By Salim Kiarie Mbogo
There was a time in rural Kenya when knowledge was not something you went to look for in books. It was already around you. History lived in people, and it moved with elders as they walked, slowly and deliberately, leaning on their sticks, carrying years in their silence. It waited for the evening, when the fire was lit, and the world finally slowed down enough to listen.
Before schools, before notebooks, before anyone talked about “education systems,” African communities depended on memory, not the kind written down, but the kind shared face to face. Knowledge passed through voices, through repetition, through relationships. You learned by listening, by watching, by sitting close to someone who had lived long enough to know.
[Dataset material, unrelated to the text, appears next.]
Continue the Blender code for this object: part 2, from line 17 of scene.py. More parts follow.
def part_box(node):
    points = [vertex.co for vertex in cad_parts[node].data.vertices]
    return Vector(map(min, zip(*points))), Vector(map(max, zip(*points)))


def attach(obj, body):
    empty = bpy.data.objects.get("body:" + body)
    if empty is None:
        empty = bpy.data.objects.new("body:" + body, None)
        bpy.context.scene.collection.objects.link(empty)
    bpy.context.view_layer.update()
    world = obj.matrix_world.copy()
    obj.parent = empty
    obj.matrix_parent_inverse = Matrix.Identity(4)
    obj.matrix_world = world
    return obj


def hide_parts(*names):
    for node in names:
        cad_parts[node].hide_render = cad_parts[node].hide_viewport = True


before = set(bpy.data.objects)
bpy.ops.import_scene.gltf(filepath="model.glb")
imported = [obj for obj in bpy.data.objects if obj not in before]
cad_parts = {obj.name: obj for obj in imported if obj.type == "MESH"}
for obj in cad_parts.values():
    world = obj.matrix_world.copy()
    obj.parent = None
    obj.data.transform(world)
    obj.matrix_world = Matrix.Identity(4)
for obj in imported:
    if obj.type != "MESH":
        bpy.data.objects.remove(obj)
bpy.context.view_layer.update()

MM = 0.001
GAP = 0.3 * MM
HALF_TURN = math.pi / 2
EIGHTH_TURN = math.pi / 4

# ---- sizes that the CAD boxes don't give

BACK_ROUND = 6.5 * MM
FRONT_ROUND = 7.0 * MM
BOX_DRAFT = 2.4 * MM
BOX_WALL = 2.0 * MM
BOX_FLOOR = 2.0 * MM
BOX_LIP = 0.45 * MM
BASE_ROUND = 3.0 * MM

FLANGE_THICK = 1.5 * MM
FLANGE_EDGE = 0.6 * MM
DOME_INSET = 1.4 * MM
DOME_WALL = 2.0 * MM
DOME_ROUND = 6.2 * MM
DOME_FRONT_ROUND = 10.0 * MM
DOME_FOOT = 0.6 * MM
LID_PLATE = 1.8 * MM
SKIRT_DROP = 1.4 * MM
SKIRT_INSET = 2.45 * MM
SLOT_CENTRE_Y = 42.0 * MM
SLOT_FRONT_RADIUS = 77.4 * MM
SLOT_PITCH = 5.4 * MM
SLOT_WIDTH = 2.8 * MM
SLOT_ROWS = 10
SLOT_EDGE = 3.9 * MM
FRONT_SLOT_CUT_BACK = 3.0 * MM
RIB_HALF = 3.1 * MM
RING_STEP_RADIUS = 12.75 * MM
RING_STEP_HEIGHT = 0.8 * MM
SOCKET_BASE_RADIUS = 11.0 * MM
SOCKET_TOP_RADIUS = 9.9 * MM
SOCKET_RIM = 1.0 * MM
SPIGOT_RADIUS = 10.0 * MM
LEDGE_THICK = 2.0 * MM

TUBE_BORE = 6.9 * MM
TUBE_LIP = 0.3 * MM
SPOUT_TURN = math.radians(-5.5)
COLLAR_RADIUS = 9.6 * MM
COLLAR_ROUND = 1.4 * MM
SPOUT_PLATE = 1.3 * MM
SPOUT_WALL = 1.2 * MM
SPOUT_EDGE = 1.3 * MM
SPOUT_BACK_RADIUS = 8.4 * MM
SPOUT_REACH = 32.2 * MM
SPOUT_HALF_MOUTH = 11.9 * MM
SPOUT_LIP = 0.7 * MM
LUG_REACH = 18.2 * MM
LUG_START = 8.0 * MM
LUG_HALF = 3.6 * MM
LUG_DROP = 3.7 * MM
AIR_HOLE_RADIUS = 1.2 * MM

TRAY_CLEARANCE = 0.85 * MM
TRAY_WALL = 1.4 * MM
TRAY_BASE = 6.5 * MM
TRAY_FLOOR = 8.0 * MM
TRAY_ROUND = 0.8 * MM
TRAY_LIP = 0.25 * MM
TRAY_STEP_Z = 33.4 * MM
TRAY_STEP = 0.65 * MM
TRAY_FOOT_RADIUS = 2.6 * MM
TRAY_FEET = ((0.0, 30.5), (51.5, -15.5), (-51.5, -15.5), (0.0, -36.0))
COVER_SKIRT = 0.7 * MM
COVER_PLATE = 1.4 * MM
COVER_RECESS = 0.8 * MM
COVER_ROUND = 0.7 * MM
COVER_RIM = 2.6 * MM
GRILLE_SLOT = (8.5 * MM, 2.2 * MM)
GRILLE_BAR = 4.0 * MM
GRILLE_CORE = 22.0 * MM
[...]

Back then, a child did not grow up confused about who they were. No one had to go searching for identity later in life. It was given early, gently, and constantly. Your name told a story. Your clan placed you somewhere in the world. The songs you heard, the rituals you watched, the stories told again and again, all of it answered the question before it was ever asked: this is who you are, and this is where you belong.
How Elders reminded the community
Elders understood that forgetting these things was dangerous. When people lose their stories, they lose their direction. So they spoke. They reminded. They corrected. Family histories were treated with care because they connected the living to those who came before them.
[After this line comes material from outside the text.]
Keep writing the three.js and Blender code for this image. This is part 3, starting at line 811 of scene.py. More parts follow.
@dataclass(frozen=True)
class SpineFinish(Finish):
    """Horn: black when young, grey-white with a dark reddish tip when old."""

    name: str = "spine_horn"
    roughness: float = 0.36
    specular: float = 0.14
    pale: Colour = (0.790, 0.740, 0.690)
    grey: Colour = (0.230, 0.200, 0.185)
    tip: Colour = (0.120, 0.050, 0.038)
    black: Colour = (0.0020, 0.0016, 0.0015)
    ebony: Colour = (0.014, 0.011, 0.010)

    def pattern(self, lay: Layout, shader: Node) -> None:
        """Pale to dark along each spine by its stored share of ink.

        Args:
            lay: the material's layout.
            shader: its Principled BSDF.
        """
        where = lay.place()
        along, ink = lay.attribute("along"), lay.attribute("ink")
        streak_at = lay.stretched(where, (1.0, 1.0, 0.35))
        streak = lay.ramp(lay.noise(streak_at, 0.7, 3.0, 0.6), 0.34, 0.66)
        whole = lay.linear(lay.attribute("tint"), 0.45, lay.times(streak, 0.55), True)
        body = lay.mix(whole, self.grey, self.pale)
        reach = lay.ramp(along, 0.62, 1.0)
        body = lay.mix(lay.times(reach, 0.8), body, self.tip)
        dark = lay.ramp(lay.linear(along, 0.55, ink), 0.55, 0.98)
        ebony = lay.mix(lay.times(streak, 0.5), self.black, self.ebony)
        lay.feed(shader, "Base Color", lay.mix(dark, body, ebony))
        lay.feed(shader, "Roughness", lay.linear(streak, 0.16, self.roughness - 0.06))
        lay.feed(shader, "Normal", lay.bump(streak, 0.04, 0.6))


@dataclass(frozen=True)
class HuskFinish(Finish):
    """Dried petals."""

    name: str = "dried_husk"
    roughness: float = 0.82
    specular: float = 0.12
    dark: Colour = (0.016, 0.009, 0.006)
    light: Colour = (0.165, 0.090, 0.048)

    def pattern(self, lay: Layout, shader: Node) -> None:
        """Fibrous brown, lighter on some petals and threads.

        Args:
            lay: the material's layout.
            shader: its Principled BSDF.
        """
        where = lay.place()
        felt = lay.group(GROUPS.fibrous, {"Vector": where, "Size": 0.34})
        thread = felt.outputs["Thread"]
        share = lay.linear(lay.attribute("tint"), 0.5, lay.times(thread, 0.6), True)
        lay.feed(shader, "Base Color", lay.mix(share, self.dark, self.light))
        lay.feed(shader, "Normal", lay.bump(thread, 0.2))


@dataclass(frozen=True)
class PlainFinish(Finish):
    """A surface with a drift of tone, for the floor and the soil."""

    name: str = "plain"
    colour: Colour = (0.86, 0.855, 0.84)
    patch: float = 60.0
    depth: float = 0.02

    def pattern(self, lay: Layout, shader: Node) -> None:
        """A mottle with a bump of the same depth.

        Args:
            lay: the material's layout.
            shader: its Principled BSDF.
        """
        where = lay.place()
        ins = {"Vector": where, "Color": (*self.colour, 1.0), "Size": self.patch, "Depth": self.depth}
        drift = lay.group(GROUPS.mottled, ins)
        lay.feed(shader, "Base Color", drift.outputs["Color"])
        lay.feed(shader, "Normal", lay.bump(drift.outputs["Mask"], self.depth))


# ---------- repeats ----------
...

Long before modern systems arrived, rural Kenyan communities already knew how to protect what mattered most. They did not store knowledge in buildings or documents. They kept it alive in people. And as long as those stories were told, no child ever walked through life feeling rootless or alone.

The Elder as a Living Library
In traditional Kenyan societies, elders were not simply old people. They were archives.
An elder carried the clan’s history in their mind: who married whom, which family came from where, how land was shared, which ancestors fought which battles, and why certain rules existed. Nothing was random. Every custom had a story, and every story had a lesson.
Among the Kikuyu, Luo, Kalenjin, Maasai, Luhya, and many other communities, elders were respected not because of fear, but because of what they remembered. When disputes arose, people did not rush to courts or written laws. They went to the elders, who would say, “In the time of our fathers, this is how it was handled.” That memory carried authority.
An elder forgetting history was considered dangerous. It meant the community might repeat mistakes or lose its moral compass. That is why elders were constantly telling, correcting, and retelling stories, not for entertainment, but for survival.
Fireside Storytelling: Where Education Began
Evenings in rural Kenya were classrooms without walls.
After long days of farming, herding, or household work, families gathered around the fire. Children sat on the ground. Elders spoke. And learning happened without anyone calling it “education.”
Stories were not told once. They were told again and again, sometimes with small changes, sometimes with added warnings or humor. Through repetition, children memorized lineages, clan names, taboos, and values without realizing they were being trained.
A story about a greedy ancestor was not just history; it was a warning.
A story about a brave grandmother was not just praise; it was a standard to live by.
In these stories, children learned:
- Where their people came from
- Why land mattered
- Why respect for elders was non-negotiable
- Why certain actions brought shame or honor
Memory stuck because it was emotional, not academic.
Family Histories Were Sacred Knowledge
In traditional Kenyan communities, knowing your family history was never something you chose to learn later in life. It was woven into you while you were still growing. From the time you could listen, elders spoke your story into you, who your father was, where your mother came from, and how those two worlds met to make you.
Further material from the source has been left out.